Moving-window filtering methods often result in a filtered signal that lags behind the original data (a phase shift). By filtering the signal twice in opposite directions filtfilt cancels-out this phase shift to produce a filtered signal which is nicely aligned with the input data.

import scipy.io.wavfile
import scipy.signal
import numpy as np
import matplotlib.pyplot as plt

# read ECG data from the WAV file
sampleRate, data = scipy.io.wavfile.read('ecg.wav')
times = np.arange(len(data))/sampleRate

# apply a 3-pole lowpass filter at 0.1x Nyquist frequency
b, a = scipy.signal.butter(3, 0.1)
filtered = scipy.signal.filtfilt(b, a, data)

# plot the original data next to the filtered data

plt.figure(figsize=(10, 4))

plt.subplot(121)
plt.plot(times, data)
plt.title("ECG Signal with Noise")
plt.margins(0, .05)

plt.subplot(122)
plt.plot(times, filtered)
plt.title("Filtered ECG Signal")
plt.margins(0, .05)

plt.tight_layout()
plt.show()

Cutoff Frequency

The second argument passed into the butter method customizes the cut-off frequency of the Butterworth filter.
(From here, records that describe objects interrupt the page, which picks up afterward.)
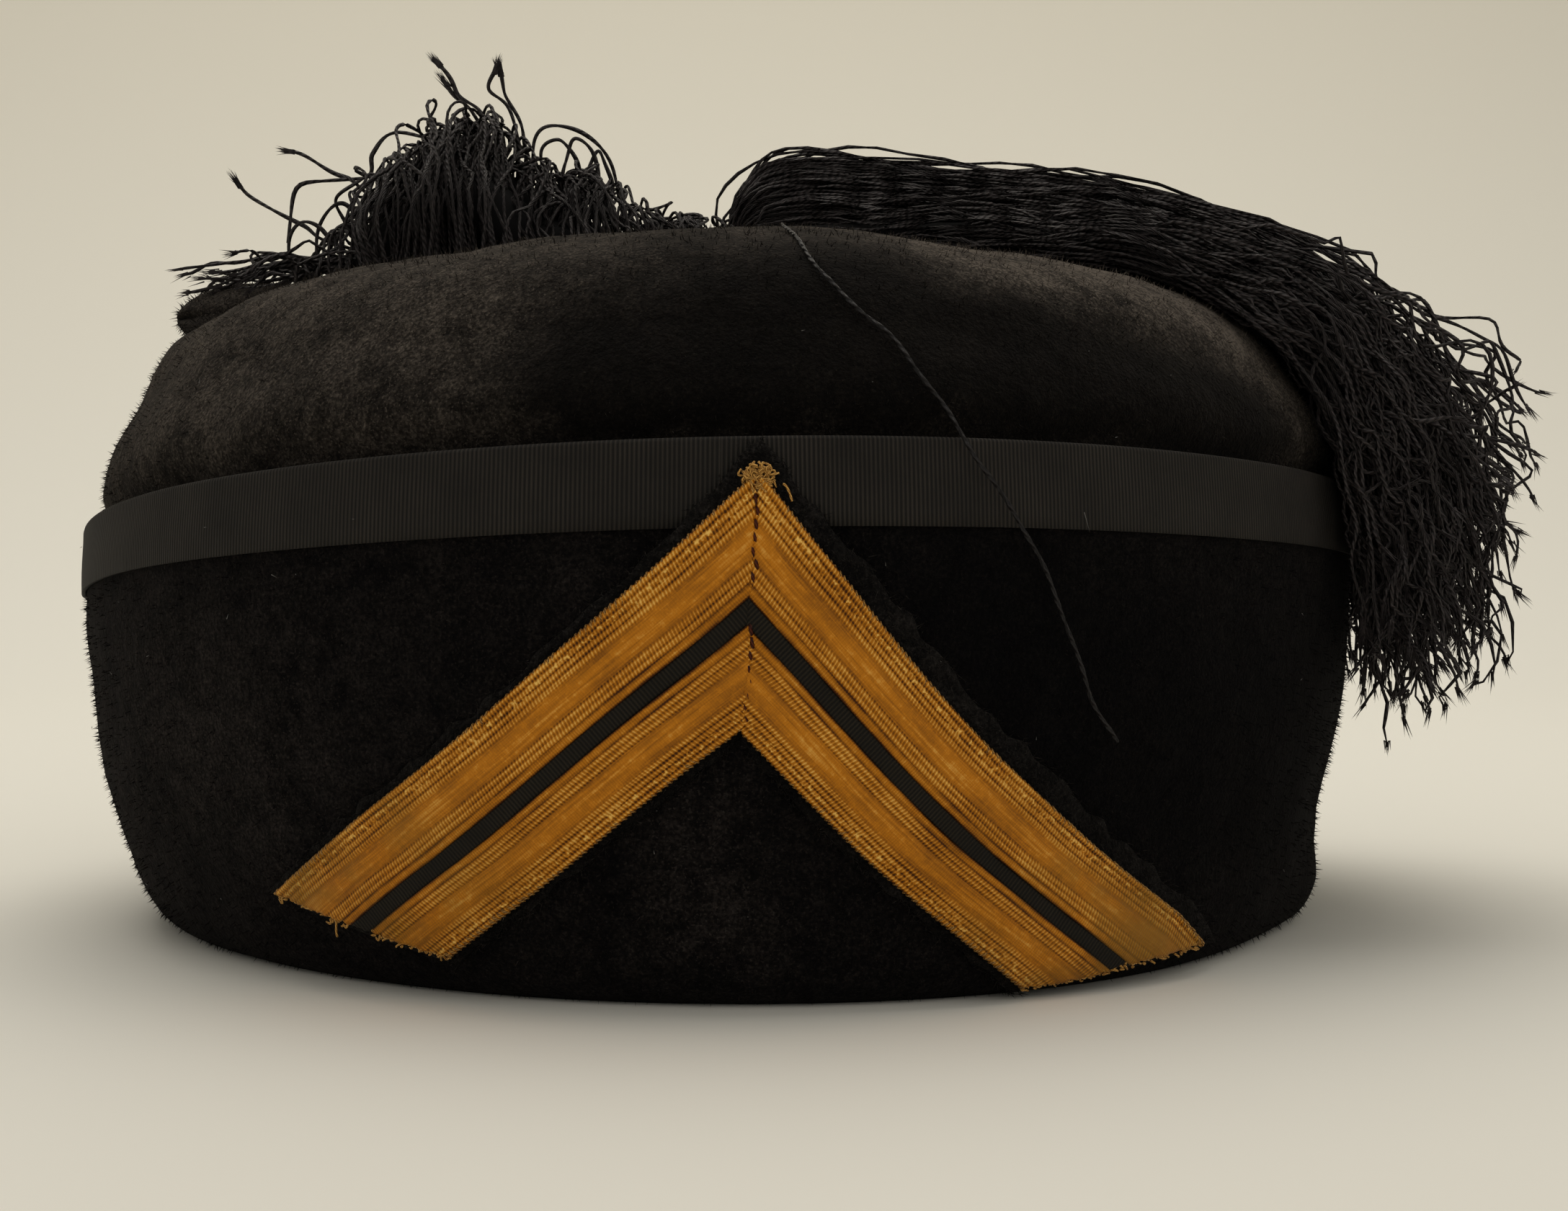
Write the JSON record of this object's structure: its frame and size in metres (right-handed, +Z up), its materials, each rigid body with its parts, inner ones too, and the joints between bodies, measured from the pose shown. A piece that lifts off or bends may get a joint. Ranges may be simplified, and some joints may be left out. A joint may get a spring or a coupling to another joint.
{
  "type": "fez",
  "caption": "Soft black plush fez with a turned-up cuff, ribbon-bound edge, gold braid chevron in front and a long thread tassel falling over the right side.",
  "frame": {"origin": "middle of the whole outline seen from above, tassel included, on the plane the rim rests on", "axes": "+Z up out of the crown, -Y towards the front with the chevron, +X towards the side the tassel falls over"},
  "size_m": [0.2546, 0.213, 0.1435],
  "materials": {
    "plush": "long-nap plush felt, very dark brown-black, matt",
    "cuff_plush": "dense blue-black plush felt, matt",
    "ribbon": "ribbed silk ribbon, soft sheen",
    "felt": "black wool felt with a fuzzy cut edge",
    "gold_braid": "gold silk braid, satin",
    "stripe": "black woven stripe with gold flecks",
    "fringe": "twisted black silk threads, soft sheen"
  },
  "bodies": {
    "root": {"crown": "plush", "cuff": "cuff_plush", "ribbon_binding": "ribbon", "chevron_felt": "felt", "braid_outer_left": "gold_braid", "braid_inner_left": "gold_braid", "stripe_left": "stripe", "braid_outer_right": "gold_braid", "braid_inner_right": "gold_braid", "stripe_right": "stripe", "tassel": "fringe"}
  },
  "joints": []
}
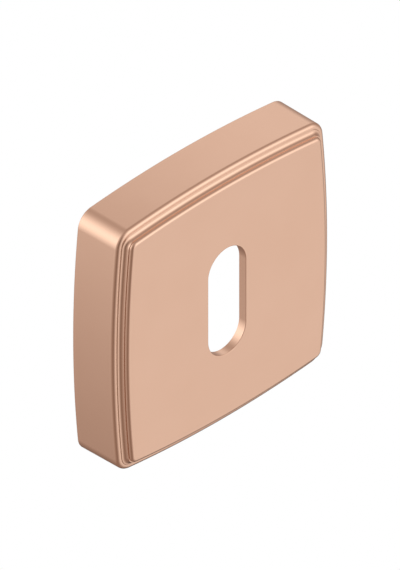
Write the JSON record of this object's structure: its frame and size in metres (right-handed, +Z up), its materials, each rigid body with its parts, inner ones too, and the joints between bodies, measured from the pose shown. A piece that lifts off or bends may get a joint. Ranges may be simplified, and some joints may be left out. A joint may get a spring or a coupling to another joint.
{
  "type": "keyhole escutcheon",
  "caption": "Square key hole cover with bowed sides, a stepped and coved edge moulding, an upright key slot and a hollow back.",
  "frame": {"origin": "centre of the back plane, which lies on the door, behind the middle of the key slot", "axes": "+X to the right and +Z up as the door is seen from the front, +Y into the door, so the face looks along -Y"},
  "size_m": [0.052, 0.011, 0.052],
  "materials": {
    "satin_copper": "satin copper plating, finely brushed and lacquered"
  },
  "bodies": {
    "root": {"escutcheon_cover": "satin_copper"}
  },
  "joints": []
}
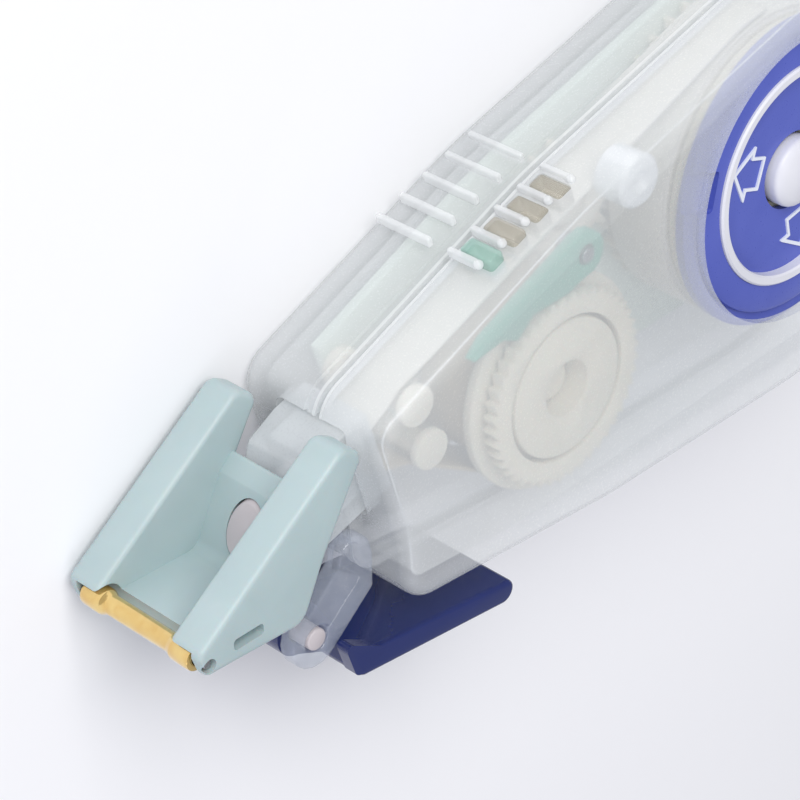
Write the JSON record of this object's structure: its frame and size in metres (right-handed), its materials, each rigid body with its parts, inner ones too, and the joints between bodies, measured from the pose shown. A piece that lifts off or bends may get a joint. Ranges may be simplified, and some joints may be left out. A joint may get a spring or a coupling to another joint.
{
  "type": "correction tape roller",
  "caption": "Hand-held correction tape dispenser with a roller tip on a rocking head, geared reels in a frosted two-part case, a tension dial and a latch lever.",
  "frame": {"origin": "axis of the supply reel on the flat back face that the dispenser lies on", "axes": "+Z from the back face towards the dial side, +X towards the rear, away from the head, +Y towards the ribbed grip edge"},
  "size_m": [0.0657, 0.0267, 0.0117],
  "materials": {
    "frosted_case": "frosted clear polystyrene",
    "white_neck": "milky translucent",
    "mint_plate": "satin",
    "head_grey": "satin grey-green",
    "amber_roller": "translucent amber",
    "navy_lever": "gloss navy",
    "blue_dial": "satin blue",
    "clear_bracket": "clear polished",
    "white_gear": "satin acetal",
    "teal_pawl": "satin",
    "tape_white": "matt coated film",
    "liner_taupe": "waxed paper liner",
    "steel": "drawn wire",
    "pin_grey": "satin",
    "rubber": "matt"
  },
  "bodies": {
    "case": {"back_case": "frosted_case", "front_case": "frosted_case", "neck_cowl": "white_neck", "cartridge_plate": "mint_plate", "supply_post": "white_gear", "idler_post": "white_gear", "take_up_post": "white_gear", "feed_guide": "white_gear", "return_guide": "white_gear", "feed_tape": "tape_white", "return_liner": "liner_taupe", "pawl_pin": "steel", "head_pin": "pin_grey", "lever_bracket": "clear_bracket", "lever_pin": "pin_grey"},
    "head": {"head_frame": "head_grey", "roller_axle": "steel"},
    "roller": {"tip_roller": "amber_roller"},
    "supply": {"supply_spool": "white_gear", "tape_pack": "tape_white", "tension_dial": "blue_dial", "dial_cap": "white_gear"},
    "drive": {"supply_gear": "white_gear", "clutch_ring": "rubber"},
    "idler": {"idler_gear": "white_gear"},
    "take_up": {"take_up_gear": "white_gear", "take_up_spool": "white_gear", "liner_pack": "liner_taupe", "ratchet_wheel": "white_gear"},
    "pawl": {"anti_reverse_pawl": "teal_pawl"},
    "lever": {"latch_lever": "navy_lever"}
  },
  "joints": [
    {"name": "head_swivel", "type": "hinge", "parent": "case", "child": "head", "pos_m": [-0.043, 0.0058, 0.006], "axis": [1, 0, 0], "range_deg": [-5, 5]},
    {"name": "roller_turn", "type": "hinge", "parent": "head", "child": "roller", "pos_m": [-0.051, 0.0058, 0.006], "axis": [0, 0, 1], "continuous": true},
    {"name": "supply_turn", "type": "hinge", "parent": "case", "child": "supply", "pos_m": [0, 0, 0.006], "axis": [0, 0, 1], "continuous": true},
    {"name": "drive_turn", "type": "hinge", "parent": "case", "child": "drive", "pos_m": [0, 0, 0.003], "axis": [0, 0, 1], "continuous": true},
    {"name": "idler_turn", "type": "hinge", "parent": "case", "child": "idler", "pos_m": [-0.0127, 0.00457, 0.003], "axis": [0, 0, 1], "continuous": true},
    {"name": "take_up_turn", "type": "hinge", "parent": "case", "child": "take_up", "pos_m": [-0.0217, 0.0002, 0.006], "axis": [0, 0, 1], "continuous": true},
    {"name": "pawl_rock", "type": "hinge", "parent": "case", "child": "pawl", "pos_m": [-0.0177, 0.0078, 0.00985], "axis": [0, 0, -1], "range_deg": [0, 6], "stiffness_Nm_per_rad": 0.0002},
    {"name": "lever_swing", "type": "hinge", "parent": "case", "child": "lever", "pos_m": [-0.043, -0.0018, 0.006], "axis": [0, 0, -1], "range_deg": [0, 55]}
  ],
  "couplings": [
    {"joint": "roller_turn", "follows": "supply_turn", "ratio": 17},
    {"joint": "drive_turn", "follows": "supply_turn", "ratio": 1},
    {"joint": "idler_turn", "follows": "supply_turn", "ratio": -2.375},
    {"joint": "take_up_turn", "follows": "supply_turn", "ratio": 1.5833}
  ]
}
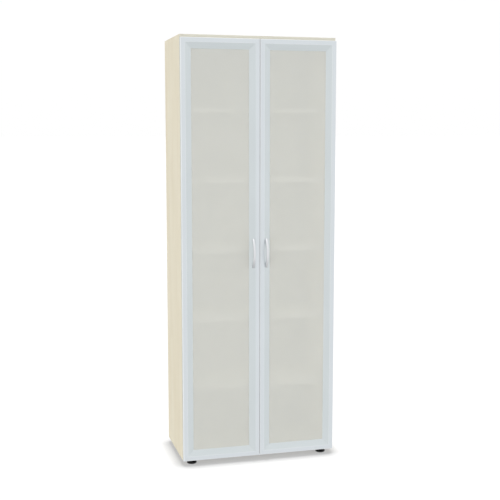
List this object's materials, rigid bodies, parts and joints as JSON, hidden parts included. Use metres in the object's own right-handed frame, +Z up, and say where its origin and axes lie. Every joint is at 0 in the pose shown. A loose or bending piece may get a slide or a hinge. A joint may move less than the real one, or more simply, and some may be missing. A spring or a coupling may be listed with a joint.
{
  "type": "bookcase with glass doors",
  "caption": "Tall office bookcase on levelling feet: a birch board carcass with shelves behind satin glass doors framed in aluminium, each hinged at the side with a bow handle.",
  "frame": {"origin": "on the floor, in the middle of the cabinet's whole width and of its depth with handles", "axes": "+Z up along the height, +Y from the doors to the back, +X to the right as seen from the front"},
  "size_m": [0.8, 0.45, 2.157],
  "materials": {
    "birch_board": "light birch melamine, satin, upright grain",
    "birch_edge": "light birch ABS edge band",
    "zinc_steel": "bright zinc plate",
    "beech_dowel": "plain beech",
    "clear_bumper": "soft clear plastic",
    "black_plastic": "moulded, fine grain",
    "cream_plastic": "smooth moulded cap",
    "silver_aluminium": "silver anodised, satin",
    "satin_glass": "satin etched, nearly opaque",
    "grey_rubber": "matt extruded",
    "satin_nickel": "satin metal",
    "nickel_steel": "nickel-plated sheet steel"
  },
  "bodies": {
    "carcass": {"side_panel_left": "birch_board", "side_panel_right": "birch_board", "top_board": "birch_board", "bottom_board": "birch_board", "side_edge_left": "birch_edge", "side_edge_right": "birch_edge", "top_edge": "birch_edge", "bottom_edge": "birch_edge", "back_panel": "birch_board", "shelf_1": "birch_board", "shelf_2": "birch_board", "shelf_3": "birch_board", "shelf_4": "birch_board", "shelf_5": "birch_board", "shelf_edges": "birch_edge", "shelf_pins": "zinc_steel", "cam_bolts": "zinc_steel", "cams": "zinc_steel", "dowels": "beech_dowel", "door_bumpers": "clear_bumper", "foot_sleeves": "black_plastic", "foot_hole_caps": "cream_plastic", "hinge_plates_left": "nickel_steel", "hinge_plates_right": "nickel_steel", "hinge_plate_screws_left": "zinc_steel", "hinge_plate_screws_right": "zinc_steel", "hinge_arms_left": "nickel_steel", "hinge_arms_right": "nickel_steel", "hinge_arm_screws_left": "zinc_steel", "hinge_arm_screws_right": "zinc_steel"},
    "foot_front_left": {"foot_front_left": "black_plastic"},
    "foot_front_right": {"foot_front_right": "black_plastic"},
    "foot_rear_left": {"foot_rear_left": "black_plastic"},
    "foot_rear_right": {"foot_rear_right": "black_plastic"},
    "door_left": {"door_left_hinge_stile": "silver_aluminium", "door_left_meeting_stile": "silver_aluminium", "door_left_glass": "satin_glass", "door_left_gasket": "grey_rubber", "door_left_corner_brackets": "zinc_steel", "door_left_handle": "satin_nickel", "door_left_handle_screws": "zinc_steel", "door_left_hinge_cups": "nickel_steel", "door_left_cup_screws": "zinc_steel", "hinge_links_left": "nickel_steel", "door_left_top_rail": "silver_aluminium", "door_left_bottom_rail": "silver_aluminium"},
    "door_right": {"door_right_hinge_stile": "silver_aluminium", "door_right_meeting_stile": "silver_aluminium", "door_right_glass": "satin_glass", "door_right_gasket": "grey_rubber", "door_right_corner_brackets": "zinc_steel", "door_right_handle": "satin_nickel", "door_right_handle_screws": "zinc_steel", "door_right_hinge_cups": "nickel_steel", "door_right_cup_screws": "zinc_steel", "hinge_links_right": "nickel_steel", "door_right_top_rail": "silver_aluminium", "door_right_bottom_rail": "silver_aluminium"}
  },
  "joints": [
    {"name": "door_left_hinge", "type": "hinge", "parent": "carcass", "child": "door_left", "pos_m": [-0.394, -0.192, 1.084], "axis": [0, 0, -1], "range_deg": [0, 110]},
    {"name": "door_right_hinge", "type": "hinge", "parent": "carcass", "child": "door_right", "pos_m": [0.394, -0.192, 1.084], "axis": [0, 0, 1], "range_deg": [0, 110]},
    {"name": "foot_front_left_screw", "type": "slide", "parent": "carcass", "child": "foot_front_left", "axis": [0, 0, -1], "range_m": [0, 0.01]},
    {"name": "foot_front_right_screw", "type": "slide", "parent": "carcass", "child": "foot_front_right", "axis": [0, 0, -1], "range_m": [0, 0.01]},
    {"name": "foot_rear_left_screw", "type": "slide", "parent": "carcass", "child": "foot_rear_left", "axis": [0, 0, -1], "range_m": [0, 0.01]},
    {"name": "foot_rear_right_screw", "type": "slide", "parent": "carcass", "child": "foot_rear_right", "axis": [0, 0, -1], "range_m": [0, 0.01]}
  ]
}
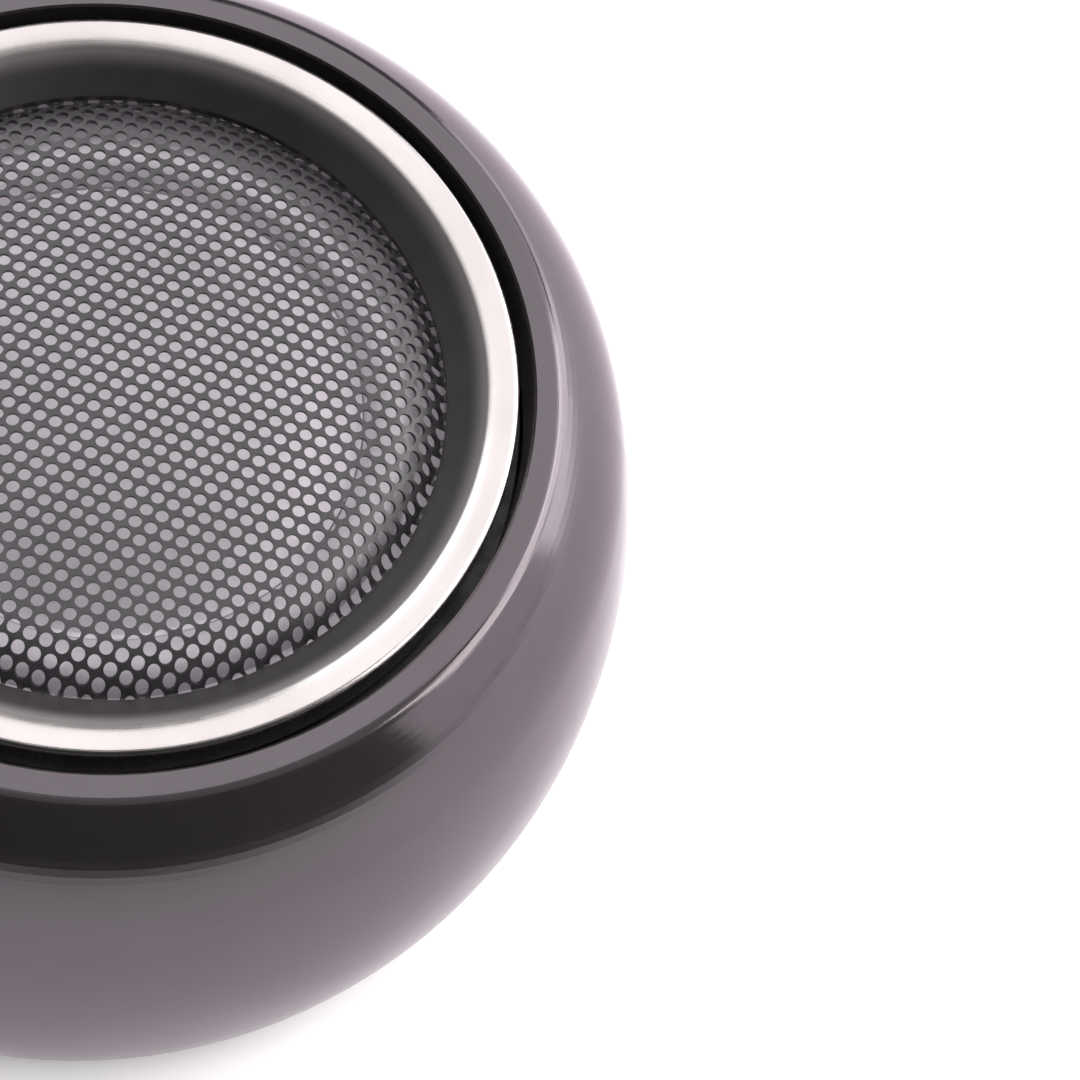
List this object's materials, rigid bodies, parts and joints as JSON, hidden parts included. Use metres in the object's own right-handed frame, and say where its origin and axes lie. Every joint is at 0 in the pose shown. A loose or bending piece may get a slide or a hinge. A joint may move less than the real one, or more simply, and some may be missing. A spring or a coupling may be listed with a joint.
{
  "type": "car tweeter",
  "caption": "Surface-mount dome tweeter in a rounded dark pod, with a satin metal trim ring round a recessed perforated grille.",
  "frame": {"origin": "centre of the resting face of the foam pad", "axes": "+Z is the pod's axis, out of the grille; +Y points to the side of the cable inlet"},
  "size_m": [0.06, 0.06, 0.0305],
  "materials": {
    "pod_coat": "satin soft-touch coat over moulded plastic, dark charcoal",
    "black_plastic": "moulded black plastic",
    "ring_metal": "satin polished trim ring",
    "grille_paint": "dark graphite paint on perforated sheet",
    "diaphragm_film": "silver coated film",
    "former_film": "amber polyimide film",
    "copper": "enamelled copper winding",
    "felt": "grey felt",
    "motor_steel": "zinc plated steel",
    "magnet_plating": "nickel plated magnet",
    "foam": "closed-cell foam",
    "grommet_rubber": "black rubber",
    "wire_sleeve": "red wire sleeve",
    "tinned_wire": "tinned copper",
    "phenolic": "brown phenolic board",
    "terminal_brass": "plated brass",
    "capacitor_sleeve": "blue printed-free sleeve",
    "spring_steel": "spring steel",
    "black_screw": "black oxide steel"
  },
  "bodies": {
    "tweeter": {"pod_housing": "pod_coat", "capsule_gasket": "foam", "capsule_cup": "black_plastic", "trim_ring": "ring_metal", "grille": "grille_paint", "grille_spacer": "black_plastic", "surround": "diaphragm_film", "driver_frame": "black_plastic", "damping_pad": "felt", "pole_plate": "motor_steel", "magnet": "magnet_plating", "yoke_cup": "motor_steel", "motor_pad": "foam", "lead_wires": "tinned_wire", "terminal_board": "phenolic", "positive_terminal": "terminal_brass", "negative_terminal": "terminal_brass", "terminal_rivets": "terminal_brass", "capacitor": "capacitor_sleeve", "capacitor_leads": "tinned_wire", "capacitor_clip": "spring_steel", "jumper_wire": "wire_sleeve", "mounting_base": "black_plastic", "base_screws": "black_screw", "cable_grommet": "grommet_rubber", "foam_pad": "foam"},
    "voice_coil_assembly": {"dome_diaphragm": "diaphragm_film", "voice_coil_former": "former_film", "voice_coil": "copper"}
  },
  "joints": [
    {"name": "voice_coil_travel", "type": "slide", "parent": "tweeter", "child": "voice_coil_assembly", "axis": [0, 0, 1], "range_m": [-0.0004, 0.0004], "stiffness_N_per_m": 4000, "deforming": ["surround"]}
  ]
}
This value (Wn) is a number between 0 and 1 representing the fraction of the Nyquist frequency to use for the filter. Note that Nyquist frequency is half of the sample rate. As this fraction increases, the cutoff frequency increases. You can get fancy and express this value as 2 * Hz / sample rate.

plt.plot(data, '.-', alpha=.5, label="data")

for cutoff in [.03, .05, .1]:
    b, a = scipy.signal.butter(3, cutoff)
    filtered = scipy.signal.filtfilt(b, a, data)
    label = f"{int(cutoff*100):d}%"
    plt.plot(filtered, label=label)

plt.legend()
plt.axis([350, 500, None, None])
plt.title("Effect of Different Cutoff Values")
plt.show()

Improve Edges with Gustafsson’s Method

Something weird happens at the edges. There's not enough data "off the page" to know how to smooth those points, so what should be done?

Padding is the default behavior, where edges are padded with with duplicates of the edge data points and smooth the trace as if those data points existed. The drawback of this is that one stray data point at the edge will greatly affect the shape of your smoothed data.

Gustafsson’s Method may be superior to padding. The advantage of this method is that stray points at the edges do not greatly influence the smoothed curve at the edges. This technique is described in a 1994 paper by Fredrik Gustafsson. "Initial conditions are chosen for the forward and backward passes so that the forward-backward filter gives the same result as the backward-forward filter." Interestingly this paper demonstrates the method by filtering noise out of an EKG recording.

# A small portion of data will be inspected for demonstration
segment = data[350:400]

filtered = scipy.signal.filtfilt(b, a, segment)
filteredGust = scipy.signal.filtfilt(b, a, segment, method="gust")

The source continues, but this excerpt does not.